Write out all of the lines below, exactly and completely.

--- start Raw data ---

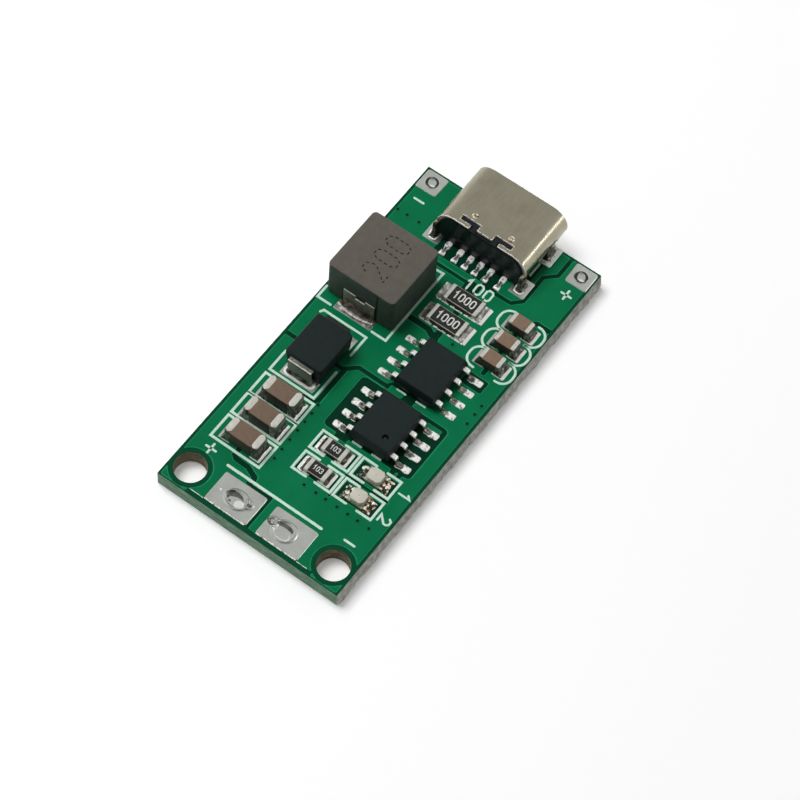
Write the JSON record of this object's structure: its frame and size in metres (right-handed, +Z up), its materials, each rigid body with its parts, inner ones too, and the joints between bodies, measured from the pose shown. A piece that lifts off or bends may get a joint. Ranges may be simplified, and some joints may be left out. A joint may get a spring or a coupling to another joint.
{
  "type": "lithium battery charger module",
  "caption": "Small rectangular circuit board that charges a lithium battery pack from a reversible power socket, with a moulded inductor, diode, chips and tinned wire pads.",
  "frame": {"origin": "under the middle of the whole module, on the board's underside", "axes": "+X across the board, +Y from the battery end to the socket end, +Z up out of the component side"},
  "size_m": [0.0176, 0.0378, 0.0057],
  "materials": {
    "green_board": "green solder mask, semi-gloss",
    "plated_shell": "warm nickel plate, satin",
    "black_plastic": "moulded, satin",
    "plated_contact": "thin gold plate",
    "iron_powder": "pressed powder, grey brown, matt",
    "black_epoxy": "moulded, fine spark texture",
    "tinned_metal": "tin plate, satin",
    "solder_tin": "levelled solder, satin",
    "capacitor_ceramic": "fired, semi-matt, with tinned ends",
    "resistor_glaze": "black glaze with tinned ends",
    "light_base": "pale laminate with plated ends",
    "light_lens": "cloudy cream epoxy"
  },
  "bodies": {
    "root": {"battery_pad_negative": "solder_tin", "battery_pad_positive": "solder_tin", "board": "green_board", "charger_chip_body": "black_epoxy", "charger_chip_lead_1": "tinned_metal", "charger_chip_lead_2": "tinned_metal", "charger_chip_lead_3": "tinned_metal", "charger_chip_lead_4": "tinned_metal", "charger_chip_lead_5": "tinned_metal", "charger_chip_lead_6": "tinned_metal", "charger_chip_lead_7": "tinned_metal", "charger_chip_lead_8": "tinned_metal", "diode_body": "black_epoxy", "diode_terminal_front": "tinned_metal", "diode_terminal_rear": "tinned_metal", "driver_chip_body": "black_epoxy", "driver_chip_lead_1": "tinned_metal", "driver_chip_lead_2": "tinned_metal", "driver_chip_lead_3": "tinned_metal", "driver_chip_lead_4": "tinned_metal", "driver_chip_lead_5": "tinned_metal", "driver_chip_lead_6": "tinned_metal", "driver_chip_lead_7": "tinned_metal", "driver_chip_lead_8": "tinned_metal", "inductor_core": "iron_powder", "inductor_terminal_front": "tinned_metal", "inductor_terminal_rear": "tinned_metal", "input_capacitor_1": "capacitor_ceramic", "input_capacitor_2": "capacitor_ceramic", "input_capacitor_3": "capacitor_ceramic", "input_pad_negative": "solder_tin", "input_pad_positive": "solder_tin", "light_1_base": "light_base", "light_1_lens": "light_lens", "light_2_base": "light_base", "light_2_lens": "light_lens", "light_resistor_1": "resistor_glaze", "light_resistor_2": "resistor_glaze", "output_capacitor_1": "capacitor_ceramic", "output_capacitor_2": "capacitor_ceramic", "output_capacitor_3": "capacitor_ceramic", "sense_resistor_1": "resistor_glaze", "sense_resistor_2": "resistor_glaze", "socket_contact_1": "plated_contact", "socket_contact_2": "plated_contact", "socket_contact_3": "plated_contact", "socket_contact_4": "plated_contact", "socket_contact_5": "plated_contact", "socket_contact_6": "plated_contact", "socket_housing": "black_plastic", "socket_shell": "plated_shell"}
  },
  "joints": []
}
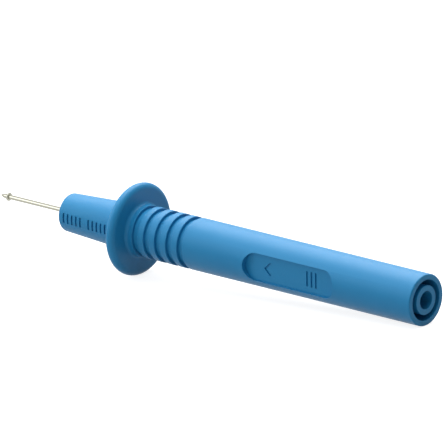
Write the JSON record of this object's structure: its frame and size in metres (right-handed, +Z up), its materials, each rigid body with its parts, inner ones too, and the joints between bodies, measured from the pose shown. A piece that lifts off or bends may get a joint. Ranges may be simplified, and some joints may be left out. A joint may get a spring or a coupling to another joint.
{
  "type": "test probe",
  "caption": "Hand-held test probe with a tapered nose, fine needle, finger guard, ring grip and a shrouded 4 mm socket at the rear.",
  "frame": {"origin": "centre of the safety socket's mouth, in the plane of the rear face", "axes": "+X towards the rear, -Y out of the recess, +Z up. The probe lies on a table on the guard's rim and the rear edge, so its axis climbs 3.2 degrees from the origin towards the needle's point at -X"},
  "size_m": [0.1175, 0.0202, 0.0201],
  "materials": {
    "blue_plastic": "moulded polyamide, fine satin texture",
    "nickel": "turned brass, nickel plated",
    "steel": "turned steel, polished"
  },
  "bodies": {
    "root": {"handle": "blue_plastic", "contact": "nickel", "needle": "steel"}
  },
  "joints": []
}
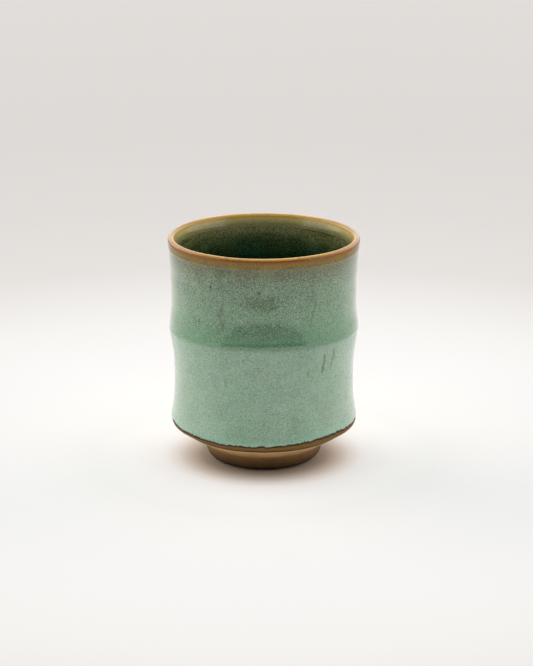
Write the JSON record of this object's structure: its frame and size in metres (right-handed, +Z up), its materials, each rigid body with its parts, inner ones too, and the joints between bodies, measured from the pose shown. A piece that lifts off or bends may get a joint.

--- end Raw data ---

### Result of the exercise
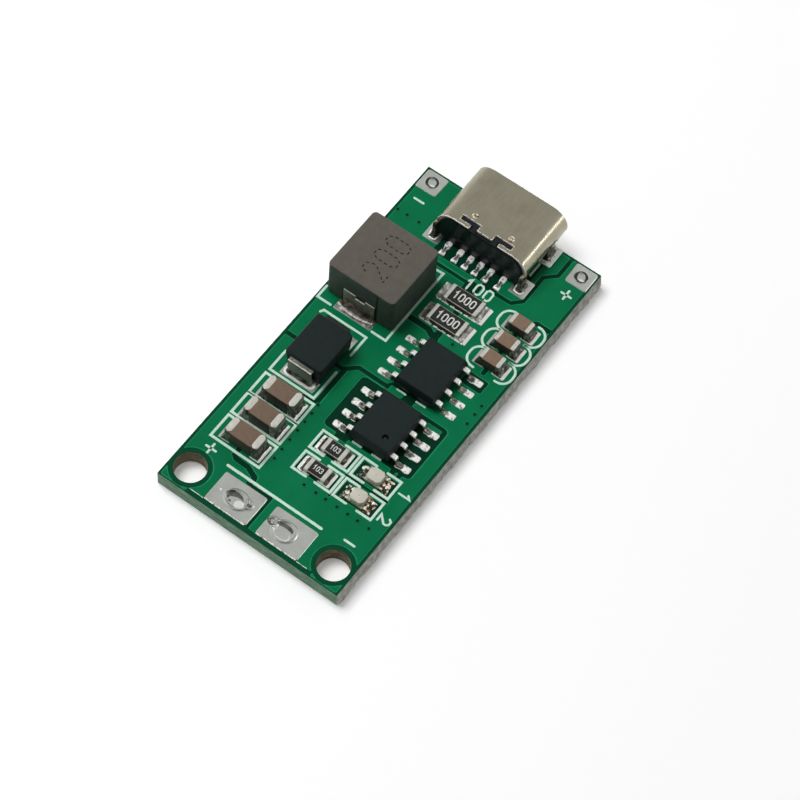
Write the JSON record of this object's structure: its frame and size in metres (right-handed, +Z up), its materials, each rigid body with its parts, inner ones too, and the joints between bodies, measured from the pose shown. A piece that lifts off or bends may get a joint. Ranges may be simplified, and some joints may be left out. A joint may get a spring or a coupling to another joint.
{
  "type": "lithium battery charger module",
  "caption": "Small rectangular circuit board that charges a lithium battery pack from a reversible power socket, with a moulded inductor, diode, chips and tinned wire pads.",
  "frame": {"origin": "under the middle of the whole module, on the board's underside", "axes": "+X across the board, +Y from the battery end to the socket end, +Z up out of the component side"},
  "size_m": [0.0176, 0.0378, 0.0057],
  "materials": {
    "green_board": "green solder mask, semi-gloss",
    "plated_shell": "warm nickel plate, satin",
    "black_plastic": "moulded, satin",
    "plated_contact": "thin gold plate",
    "iron_powder": "pressed powder, grey brown, matt",
    "black_epoxy": "moulded, fine spark texture",
    "tinned_metal": "tin plate, satin",
    "solder_tin": "levelled solder, satin",
    "capacitor_ceramic": "fired, semi-matt, with tinned ends",
    "resistor_glaze": "black glaze with tinned ends",
    "light_base": "pale laminate with plated ends",
    "light_lens": "cloudy cream epoxy"
  },
  "bodies": {
    "root": {"battery_pad_negative": "solder_tin", "battery_pad_positive": "solder_tin", "board": "green_board", "charger_chip_body": "black_epoxy", "charger_chip_lead_1": "tinned_metal", "charger_chip_lead_2": "tinned_metal", "charger_chip_lead_3": "tinned_metal", "charger_chip_lead_4": "tinned_metal", "charger_chip_lead_5": "tinned_metal", "charger_chip_lead_6": "tinned_metal", "charger_chip_lead_7": "tinned_metal", "charger_chip_lead_8": "tinned_metal", "diode_body": "black_epoxy", "diode_terminal_front": "tinned_metal", "diode_terminal_rear": "tinned_metal", "driver_chip_body": "black_epoxy", "driver_chip_lead_1": "tinned_metal", "driver_chip_lead_2": "tinned_metal", "driver_chip_lead_3": "tinned_metal", "driver_chip_lead_4": "tinned_metal", "driver_chip_lead_5": "tinned_metal", "driver_chip_lead_6": "tinned_metal", "driver_chip_lead_7": "tinned_metal", "driver_chip_lead_8": "tinned_metal", "inductor_core": "iron_powder", "inductor_terminal_front": "tinned_metal", "inductor_terminal_rear": "tinned_metal", "input_capacitor_1": "capacitor_ceramic", "input_capacitor_2": "capacitor_ceramic", "input_capacitor_3": "capacitor_ceramic", "input_pad_negative": "solder_tin", "input_pad_positive": "solder_tin", "light_1_base": "light_base", "light_1_lens": "light_lens", "light_2_base": "light_base", "light_2_lens": "light_lens", "light_resistor_1": "resistor_glaze", "light_resistor_2": "resistor_glaze", "output_capacitor_1": "capacitor_ceramic", "output_capacitor_2": "capacitor_ceramic", "output_capacitor_3": "capacitor_ceramic", "sense_resistor_1": "resistor_glaze", "sense_resistor_2": "resistor_glaze", "socket_contact_1": "plated_contact", "socket_contact_2": "plated_contact", "socket_contact_3": "plated_contact", "socket_contact_4": "plated_contact", "socket_contact_5": "plated_contact", "socket_contact_6": "plated_contact", "socket_housing": "black_plastic", "socket_shell": "plated_shell"}
  },
  "joints": []
}
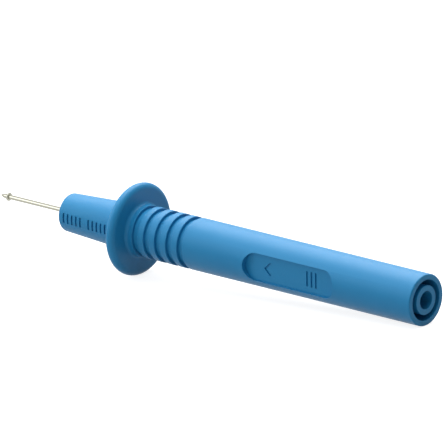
Write the JSON record of this object's structure: its frame and size in metres (right-handed, +Z up), its materials, each rigid body with its parts, inner ones too, and the joints between bodies, measured from the pose shown. A piece that lifts off or bends may get a joint. Ranges may be simplified, and some joints may be left out. A joint may get a spring or a coupling to another joint.
{
  "type": "test probe",
  "caption": "Hand-held test probe with a tapered nose, fine needle, finger guard, ring grip and a shrouded 4 mm socket at the rear.",
  "frame": {"origin": "centre of the safety socket's mouth, in the plane of the rear face", "axes": "+X towards the rear, -Y out of the recess, +Z up. The probe lies on a table on the guard's rim and the rear edge, so its axis climbs 3.2 degrees from the origin towards the needle's point at -X"},
  "size_m": [0.1175, 0.0202, 0.0201],
  "materials": {
    "blue_plastic": "moulded polyamide, fine satin texture",
    "nickel": "turned brass, nickel plated",
    "steel": "turned steel, polished"
  },
  "bodies": {
    "root": {"handle": "blue_plastic", "contact": "nickel", "needle": "steel"}
  },
  "joints": []
}
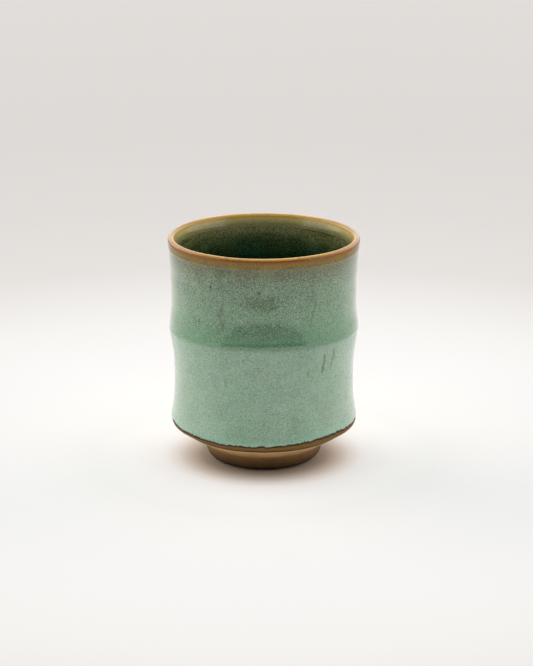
Write the JSON record of this object's structure: its frame and size in metres (right-handed, +Z up), its materials, each rigid body with its parts, inner ones too, and the joints between bodies, measured from the pose shown. A piece that lifts off or bends may get a joint.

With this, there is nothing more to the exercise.